Watching the results of Monday’s Boston Marathon I am in awe of any human being able to run 26 miles at a 4 minute 45 second per mile pace. For a normal human in good shape running a 6 or 7 minute mile is moving at a racing pace. It also reminded me that for most of the world that doesn’t run the idea of going out to run in the dark on a cold winter morning must seem like insanity. I know because I was once there.

People that I have known for a long time often ask me “Are you still running?” Somehow there is the expectation that you can only run for so long and then you have to retire from running. The idea that you can run into old age is just not a concept that most people expect. I guess they feel that one day I will tire of the running routine and rejoin the “real” world that enjoys sleeping in on weekend mornings. But I would mourn the loss of the peacefulness of being out in the elements alone with my thoughts and enjoying the sensation of movement. There is nothing like the feeling your body has after a cardiovascular workout in the morning. Sweat is good!

I have been running for over 25 years and have seen my running go from running 10K races in around 40 minutes to becoming a slow old jogger. I have even had fast walkers pass me! I have to say that experience is depressing. Last year my daughter who runs Ironman triathlons asked me what I was doing to celebrate my 60th birthday year. I hadn’t really thought about it other than thinking I have probably lived 2/3rds of my life (3/5ths if I am really optimistic on my longevity!). She said in a non-condescending way “Would you run a marathon with me before you get too old?” I had not run a marathon in 17 years since I ran the Columbia Marathon in 1993. And I didn’t even finish that one. She said that her husband (another skinny 20 something!) and her were going to do the Chicago Marathon on November 10, 2010. 10/10/10. That gave me 8 months to try and get my slow jogging body in shape to do 26 miles again. I thought I would be doing good to finish in 6 hours.

After doing slow runs of 4 hours on Saturdays for a couple of months last summer I thought at least I wouldn’t die trying to run in Chicago. What I didn’t know was that the temperatures in Chicago the week of the marathon would set records for the dates in October. As we ran the temperatures rose from the mid 60’s to the mid 80’s. We heard the sirens of ambulances picking up runners suffering from dehydration. The aide stations the last few miles had so many runners on Army cots with ice cubes being poured over them that many runners had to lie in the grass. OK, I know that the non-runners reading this are saying, “And you want me to believe runners are NOT crazy?”

With my daughter pulling me along the whole 26 miles I did finish in less than 6 hours and had father-daughter bonding memories that will last a lifetime (and the loss of the nail on my big toe).

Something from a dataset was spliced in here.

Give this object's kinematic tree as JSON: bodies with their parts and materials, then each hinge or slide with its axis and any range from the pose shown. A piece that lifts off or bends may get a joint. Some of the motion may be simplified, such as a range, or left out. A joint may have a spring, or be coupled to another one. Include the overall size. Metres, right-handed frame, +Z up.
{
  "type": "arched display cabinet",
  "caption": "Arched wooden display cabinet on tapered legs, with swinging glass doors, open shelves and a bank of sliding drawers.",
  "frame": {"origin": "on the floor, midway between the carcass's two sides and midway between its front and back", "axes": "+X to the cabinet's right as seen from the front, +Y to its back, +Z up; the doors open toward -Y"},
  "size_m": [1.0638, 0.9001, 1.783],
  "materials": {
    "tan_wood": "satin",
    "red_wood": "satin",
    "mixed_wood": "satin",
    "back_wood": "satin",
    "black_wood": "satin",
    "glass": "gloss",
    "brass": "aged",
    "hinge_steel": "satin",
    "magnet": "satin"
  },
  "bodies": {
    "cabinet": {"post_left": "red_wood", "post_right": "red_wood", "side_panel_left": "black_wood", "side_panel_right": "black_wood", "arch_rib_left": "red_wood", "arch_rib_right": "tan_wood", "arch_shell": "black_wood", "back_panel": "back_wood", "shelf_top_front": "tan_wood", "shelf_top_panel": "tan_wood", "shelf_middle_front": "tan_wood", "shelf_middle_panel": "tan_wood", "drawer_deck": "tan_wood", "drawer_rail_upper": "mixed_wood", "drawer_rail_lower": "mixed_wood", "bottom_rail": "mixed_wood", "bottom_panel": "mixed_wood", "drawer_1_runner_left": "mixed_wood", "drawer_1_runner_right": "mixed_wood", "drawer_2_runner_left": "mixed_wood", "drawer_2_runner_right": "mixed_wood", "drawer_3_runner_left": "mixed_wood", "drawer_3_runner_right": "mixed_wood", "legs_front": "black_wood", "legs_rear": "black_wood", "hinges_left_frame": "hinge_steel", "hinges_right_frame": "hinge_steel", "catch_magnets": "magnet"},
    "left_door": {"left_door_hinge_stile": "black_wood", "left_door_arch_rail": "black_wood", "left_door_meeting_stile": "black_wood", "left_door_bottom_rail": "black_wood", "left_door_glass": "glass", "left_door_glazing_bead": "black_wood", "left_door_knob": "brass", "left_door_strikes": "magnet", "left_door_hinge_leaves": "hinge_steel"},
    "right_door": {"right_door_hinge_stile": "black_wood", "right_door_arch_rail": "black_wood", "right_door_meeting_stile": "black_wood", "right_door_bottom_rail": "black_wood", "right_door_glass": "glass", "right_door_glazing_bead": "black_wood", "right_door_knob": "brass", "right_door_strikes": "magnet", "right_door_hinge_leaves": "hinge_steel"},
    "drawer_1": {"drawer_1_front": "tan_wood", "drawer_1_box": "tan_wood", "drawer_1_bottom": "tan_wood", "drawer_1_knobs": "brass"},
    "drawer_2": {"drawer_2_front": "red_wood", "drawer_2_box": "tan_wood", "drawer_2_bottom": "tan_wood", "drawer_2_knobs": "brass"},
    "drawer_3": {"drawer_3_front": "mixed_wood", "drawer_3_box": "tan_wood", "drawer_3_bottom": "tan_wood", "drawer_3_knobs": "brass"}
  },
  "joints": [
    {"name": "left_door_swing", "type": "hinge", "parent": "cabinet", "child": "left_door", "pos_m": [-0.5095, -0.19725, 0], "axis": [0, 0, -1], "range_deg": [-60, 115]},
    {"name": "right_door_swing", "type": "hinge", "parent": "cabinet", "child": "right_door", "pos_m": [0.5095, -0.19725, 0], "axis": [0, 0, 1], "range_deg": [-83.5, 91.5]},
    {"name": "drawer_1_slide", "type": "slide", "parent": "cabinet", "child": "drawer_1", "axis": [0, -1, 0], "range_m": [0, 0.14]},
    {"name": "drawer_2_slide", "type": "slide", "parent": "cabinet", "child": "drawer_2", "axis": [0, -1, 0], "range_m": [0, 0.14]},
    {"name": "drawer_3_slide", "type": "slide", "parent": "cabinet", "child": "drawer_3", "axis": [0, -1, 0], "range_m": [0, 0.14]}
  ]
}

I just don’t know if I am ready yet to hear her say “So Dad what are you going to do to celebrate your 70th birthday year?” I think I will take a pass on that one.


HoCoRising said...

Great post!

Interested Party said...

My husband didn't start running until he was 50. He now runs several times a week and competes in a few 5ks, 10ks, and the Baltimore Half Marathon each year. Often he runs with our adult children. It is a great bonding experience for everyone involved. Plus, he is healthier than he has been in years...and looks pretty hot for an old guy! I hope he keeps on going!

Anonymous said...

Awww, love this post, dad! I agree marathons are tough. You're one strong old man! It was the Elvis we saw on the course that kept you going till the finish. I've got something in mind for your 70th. The secret be safe in my pocket till then.